Imagine two firms in a price-fixing cartel. The agreement is to keep prices high. If one firm secretly lowers its price just slightly, it can steal a huge number of customers from its competitor and earn a massive short-term profit. If both firms cheat, however, they will likely start a price war, leading to both being worse off than if they had simply competed fairly in the first place.

For a cartel to be stable, its members must find ways to overcome this temptation to cheat. They do this by:

  • Monitoring each other’s behavior: Cartel members often have sophisticated systems for tracking each other’s prices, output, and sales to quickly detect any cheating.
  • Threatening punishment: If a member is caught cheating, the cartel must have a credible threat of punishment, such as a price war that would drive the cheating firm out of business.
  • Maintaining a small number of members: It’s much easier to monitor and enforce agreements when there are only a few firms involved. The more members there are, the more difficult it is to keep everyone in line.
  • High barriers to entry: If new firms can easily enter the market, they will undercut the cartel’s high prices and destroy the agreement.
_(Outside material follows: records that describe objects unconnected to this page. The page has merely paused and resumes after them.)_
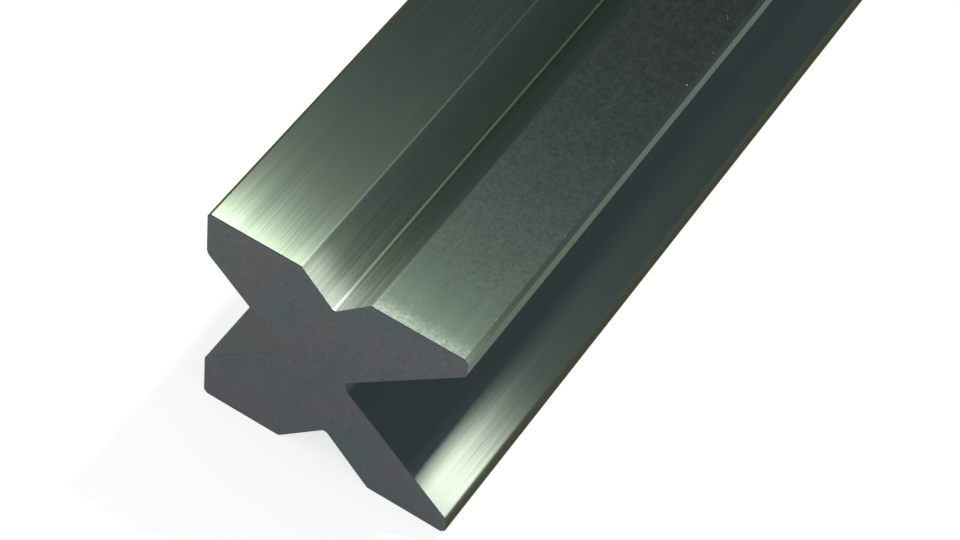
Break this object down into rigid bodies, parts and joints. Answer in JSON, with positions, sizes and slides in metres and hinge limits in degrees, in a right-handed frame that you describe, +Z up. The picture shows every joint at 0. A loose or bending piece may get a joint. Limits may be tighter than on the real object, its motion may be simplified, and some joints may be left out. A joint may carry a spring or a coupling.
{
  "type": "press brake v die",
  "caption": "Square steel bending die for a press brake, with a V groove of a different opening ground along each long side.",
  "frame": {"origin": "middle of the bottom side, the side with the 22 mm V, at half the length", "axes": "+Y along the die's length, +Z up through the side with the 16 mm V, +X through the side with the 50 mm V"},
  "size_m": [0.06, 0.415, 0.06],
  "materials": {
    "ground_steel": "ground along the length, ends matt"
  },
  "bodies": {
    "root": {"die_block": "ground_steel"}
  },
  "joints": []
}
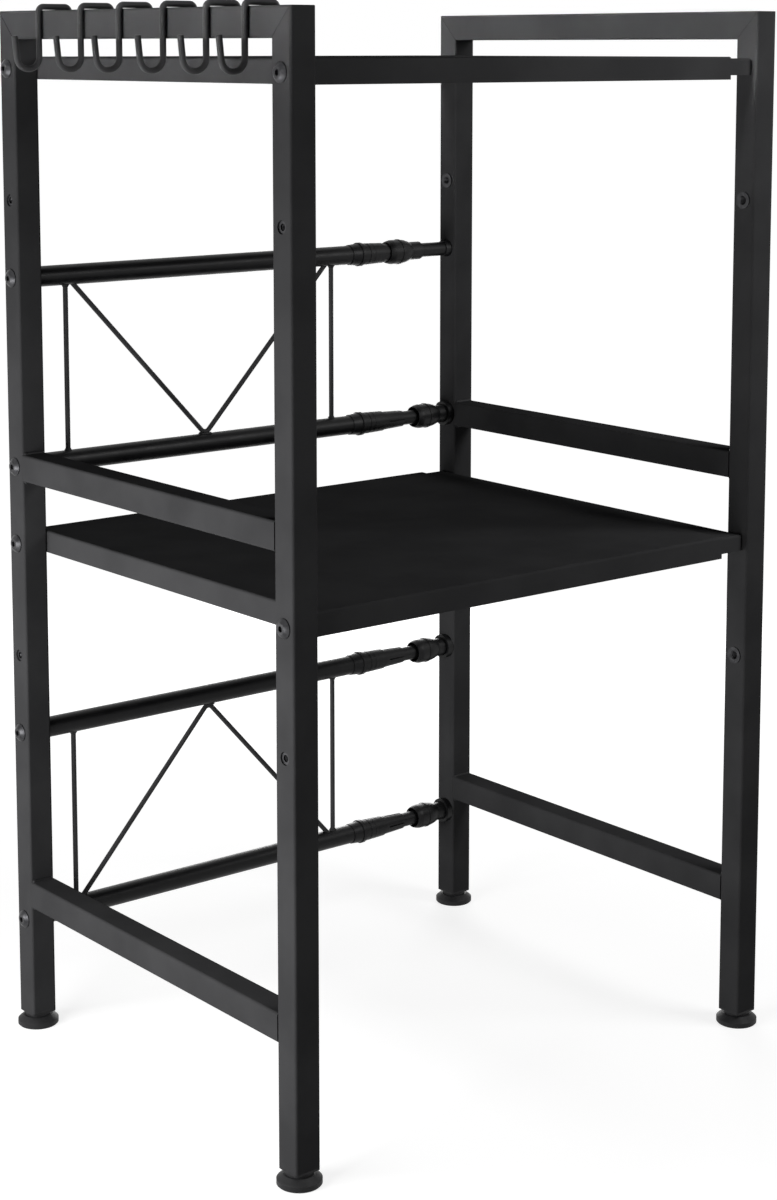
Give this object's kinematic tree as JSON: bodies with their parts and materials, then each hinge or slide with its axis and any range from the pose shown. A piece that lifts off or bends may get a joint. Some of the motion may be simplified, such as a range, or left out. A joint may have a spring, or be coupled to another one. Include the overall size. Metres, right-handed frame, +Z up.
{
  "type": "microwave stand",
  "caption": "Black steel microwave stand of adjustable width, with nested sheet shelves, telescopic rear bars with lock collars, wire braces, hooks and levelling feet.",
  "frame": {"origin": "on the floor, under the middle of the box around the whole stand with its hooks and feet", "axes": "+X towards the right frame, the way the stand is pulled wider, +Y towards the rear bars, +Z up"},
  "size_m": [0.4877, 0.381, 0.8048],
  "materials": {
    "frame_paint": "fine satin black powder coat",
    "shelf_paint": "fine matt black powder coat",
    "bar_paint": "satin black powder coat",
    "wire_paint": "satin black powder coat on wire",
    "collet_plastic": "moulded black plastic, satin",
    "foot_plastic": "moulded black plastic, matt",
    "bolt_steel": "black coated steel",
    "nut_steel": "dark coated steel"
  },
  "bodies": {
    "left_frame": {"left_front_leg": "frame_paint", "left_rear_leg": "frame_paint", "left_top_bar": "frame_paint", "left_guard_rail": "frame_paint", "left_bottom_rail": "frame_paint", "left_rivet_nuts": "nut_steel", "left_foot_sockets": "foot_plastic", "left_shelf_bolts": "bolt_steel", "left_bar_bolts": "bolt_steel", "left_bar_plugs": "nut_steel", "top_shelf_outer_tray": "shelf_paint", "middle_shelf_outer_tray": "shelf_paint", "upper_bar_outer_tube": "bar_paint", "upper_bar_collet": "collet_plastic", "guard_bar_outer_tube": "bar_paint", "guard_bar_collet": "collet_plastic", "lower_bar_outer_tube": "bar_paint", "lower_bar_collet": "collet_plastic", "bottom_bar_outer_tube": "bar_paint", "bottom_bar_collet": "collet_plastic", "upper_brace_left_post": "wire_paint", "upper_brace_right_post": "wire_paint", "upper_brace_bent_wire": "wire_paint", "lower_brace_left_post": "wire_paint", "lower_brace_right_post": "wire_paint", "lower_brace_bent_wire": "wire_paint"},
    "right_frame": {"right_front_leg": "frame_paint", "right_rear_leg": "frame_paint", "right_top_bar": "frame_paint", "right_guard_rail": "frame_paint", "right_bottom_rail": "frame_paint", "right_rivet_nuts": "nut_steel", "right_foot_sockets": "foot_plastic", "right_shelf_bolts": "bolt_steel", "right_bar_bolts": "bolt_steel", "right_bar_plugs": "nut_steel", "top_shelf_inner_tray": "shelf_paint", "middle_shelf_inner_tray": "shelf_paint", "upper_bar_inner_tube": "bar_paint", "guard_bar_inner_tube": "bar_paint", "lower_bar_inner_tube": "bar_paint", "bottom_bar_inner_tube": "bar_paint", "bar_end_flanges": "collet_plastic", "upper_bar_end_cup": "collet_plastic"},
    "left_front_foot_screwed": {"left_front_foot": "foot_plastic"},
    "left_rear_foot_screwed": {"left_rear_foot": "foot_plastic"},
    "right_front_foot_screwed": {"right_front_foot": "foot_plastic"},
    "right_rear_foot_screwed": {"right_rear_foot": "foot_plastic"},
    "upper_collar": {"upper_bar_lock_collar": "collet_plastic"},
    "guard_collar": {"guard_bar_lock_collar": "collet_plastic"},
    "lower_collar": {"lower_bar_lock_collar": "collet_plastic"},
    "bottom_collar": {"bottom_bar_lock_collar": "collet_plastic"},
    "hook_1_hung": {"hook_1": "wire_paint"},
    "hook_2_hung": {"hook_2": "wire_paint"},
    "hook_3_hung": {"hook_3": "wire_paint"},
    "hook_4_hung": {"hook_4": "wire_paint"},
    "hook_5_hung": {"hook_5": "wire_paint"},
    "hook_6_hung": {"hook_6": "wire_paint"}
  },
  "joints": [
    {"name": "width_slide", "type": "slide", "parent": "left_frame", "child": "right_frame", "axis": [1, 0, 0], "range_m": [-0.022, 0.2]},
    {"name": "upper_collar_twist", "type": "hinge", "parent": "left_frame", "child": "upper_collar", "pos_m": [0.16, 0.1745, 0.598], "axis": [1, 0, 0], "range_deg": [0, 90]},
    {"name": "guard_collar_slide", "type": "slide", "parent": "right_frame", "child": "guard_collar", "axis": [-1, 0, 0], "range_m": [0, 0.0305]},
    {"name": "lower_collar_slide", "type": "slide", "parent": "right_frame", "child": "lower_collar", "axis": [-1, 0, 0], "range_m": [0, 0.0305]},
    {"name": "bottom_collar_slide", "type": "slide", "parent": "right_frame", "child": "bottom_collar", "axis": [-1, 0, 0], "range_m": [0, 0.0305]},
    {"name": "hook_1_slide", "type": "slide", "parent": "left_frame", "child": "hook_1_hung", "axis": [0, 1, 0], "range_m": [-0.0212, 0.0374]},
    {"name": "hook_2_slide", "type": "slide", "parent": "left_frame", "child": "hook_2_hung", "axis": [0, 1, 0], "range_m": [-0.0374, 0.0448]},
    {"name": "hook_3_slide", "type": "slide", "parent": "left_frame", "child": "hook_3_hung", "axis": [0, 1, 0], "range_m": [-0.0448, 0.0485]},
    {"name": "hook_4_slide", "type": "slide", "parent": "left_frame", "child": "hook_4_hung", "axis": [0, 1, 0], "range_m": [-0.0485, 0.0439]},
    {"name": "hook_5_slide", "type": "slide", "parent": "left_frame", "child": "hook_5_hung", "axis": [0, 1, 0], "range_m": [-0.0439, 0.0513]},
    {"name": "hook_6_slide", "type": "slide", "parent": "left_frame", "child": "hook_6_hung", "axis": [0, 1, 0], "range_m": [-0.0513, 0.0379]},
    {"name": "left_front_foot_screw", "type": "slide", "parent": "left_frame", "child": "left_front_foot_screwed", "axis": [0, 0, -1], "range_m": [0, 0.01]},
    {"name": "left_rear_foot_screw", "type": "slide", "parent": "left_frame", "child": "left_rear_foot_screwed", "axis": [0, 0, -1], "range_m": [0, 0.01]},
    {"name": "right_front_foot_screw", "type": "slide", "parent": "right_frame", "child": "right_front_foot_screwed", "axis": [0, 0, -1], "range_m": [0, 0.01]},
    {"name": "right_rear_foot_screw", "type": "slide", "parent": "right_frame", "child": "right_rear_foot_screwed", "axis": [0, 0, -1], "range_m": [0, 0.01]}
  ]
}
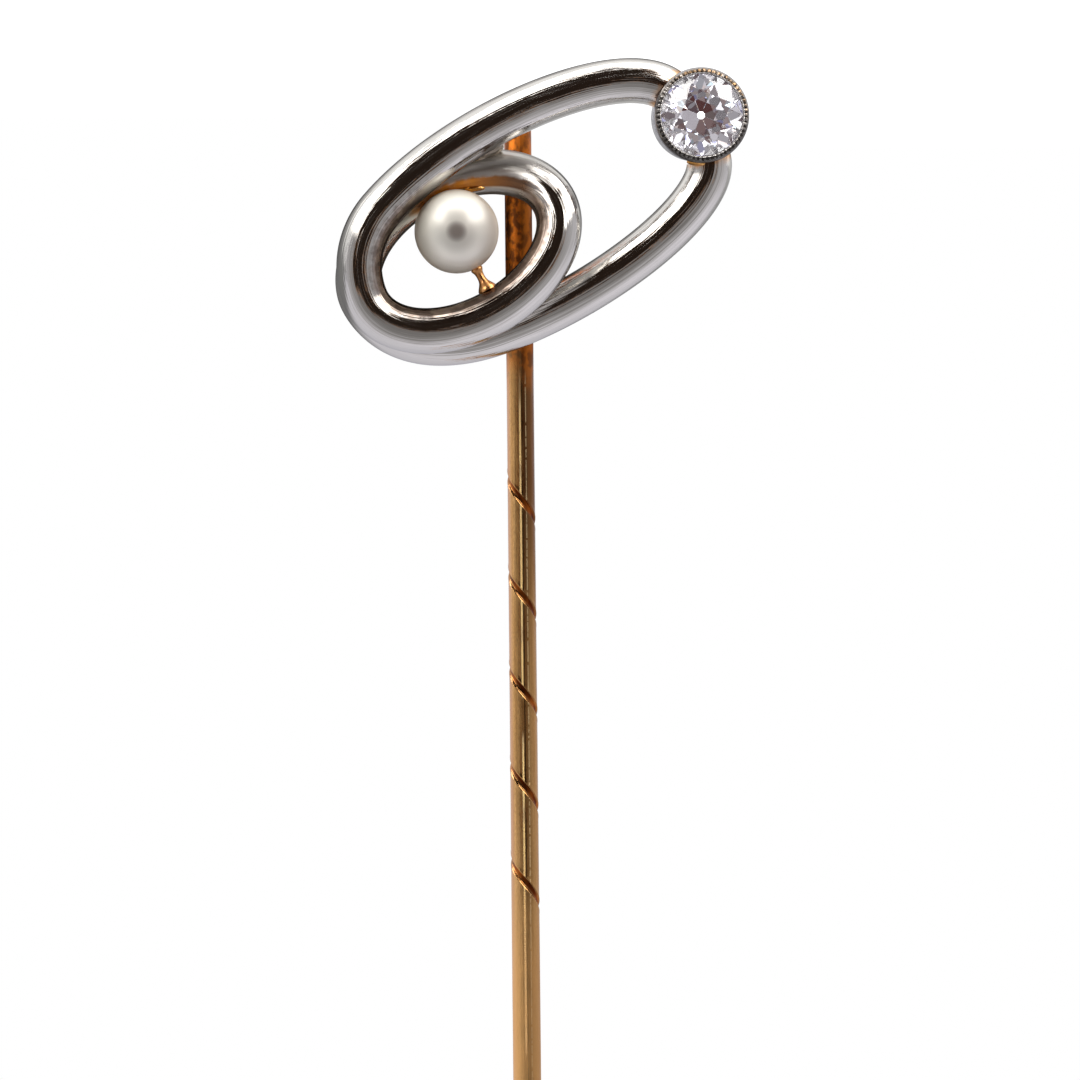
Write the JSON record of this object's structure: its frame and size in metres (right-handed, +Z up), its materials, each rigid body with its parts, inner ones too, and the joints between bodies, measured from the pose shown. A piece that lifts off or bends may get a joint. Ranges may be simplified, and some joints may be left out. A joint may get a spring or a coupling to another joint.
{
  "type": "stick pin",
  "caption": "Stick pin: an open double scroll of round wire with a collet-set round stone and a pearl on a peg, on a straight pointed stem with a spiral grip groove.",
  "frame": {"origin": "centre of the resting pin's box, at the surface that it lies on", "axes": "+Y along the stem from its point to the scroll, +Z up from the surface and towards the pin's front, +X to the collet's side"},
  "size_m": [0.0174, 0.0624, 0.0059],
  "materials": {
    "stem_gold": "satin drawn gold wire",
    "platinum": "polished platinum with light handling marks",
    "diamond": "polished facets",
    "pearl": "soft pearl lustre",
    "peg_gold": "polished rose gold"
  },
  "bodies": {
    "root": {"stem": "stem_gold", "scroll": "platinum", "diamond": "diamond", "pearl": "pearl", "pearl_peg": "peg_gold"}
  },
  "joints": []
}
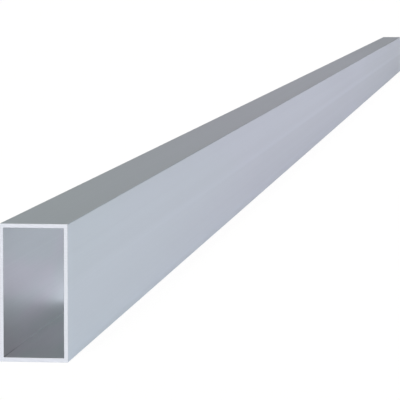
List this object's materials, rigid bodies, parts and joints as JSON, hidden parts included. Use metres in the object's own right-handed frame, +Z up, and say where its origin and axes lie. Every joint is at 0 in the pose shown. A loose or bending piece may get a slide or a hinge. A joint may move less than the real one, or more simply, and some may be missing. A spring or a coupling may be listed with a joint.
{
  "type": "rectangular aluminium tube",
  "caption": "Long rectangular hollow section of extruded aluminium with thin even walls, near-sharp corners and square sawn, deburred open ends, for frames and fabrication.",
  "frame": {"origin": "middle of the underside, halfway along the length, on the surface that the tube lies on", "axes": "+Y along the length, away from the end that the picture shows; +X across the narrow side, towards the side wall that the picture shows; +Z up the tall side"},
  "size_m": [0.05, 6, 0.1],
  "materials": {
    "satin_anodised_aluminium": "satin natural anodised on the extruded faces, bright saw-cut on the two ends"
  },
  "bodies": {
    "root": {"rectangular_tube": "satin_anodised_aluminium"}
  },
  "joints": []
}
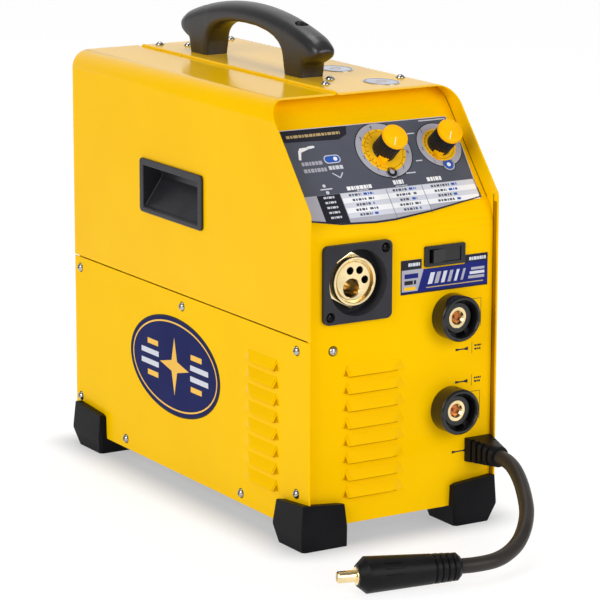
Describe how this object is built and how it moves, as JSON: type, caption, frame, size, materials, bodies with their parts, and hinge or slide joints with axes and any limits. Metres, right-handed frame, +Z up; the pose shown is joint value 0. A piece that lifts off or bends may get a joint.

Cartels are most successful in industries with high barriers to entry, such as those that require significant capital investment or have strict regulations.


The Consumer’s Burden: A Look at the Consequences

The existence of cartels has serious negative consequences for consumers and the broader economy. By eliminating competition, cartels harm the market in several ways:

  • Higher prices: This is the most direct impact, as consumers are forced to pay more for goods and services than they would in a competitive market.
  • Reduced innovation: With no pressure to compete, cartel members have little incentive to improve their products or services, stifling innovation and technological progress.
  • Lower quality and choice: Cartels can agree to lower the quality of their products or limit the variety available to consumers, knowing that their lack of competition means customers have nowhere else to go.

In short, while cartels exist to benefit their members, they do so at the expense of everyone else. This is why competition authorities around the world work so hard to detect and dismantle them, imposing heavy fines and even jail time for those involved.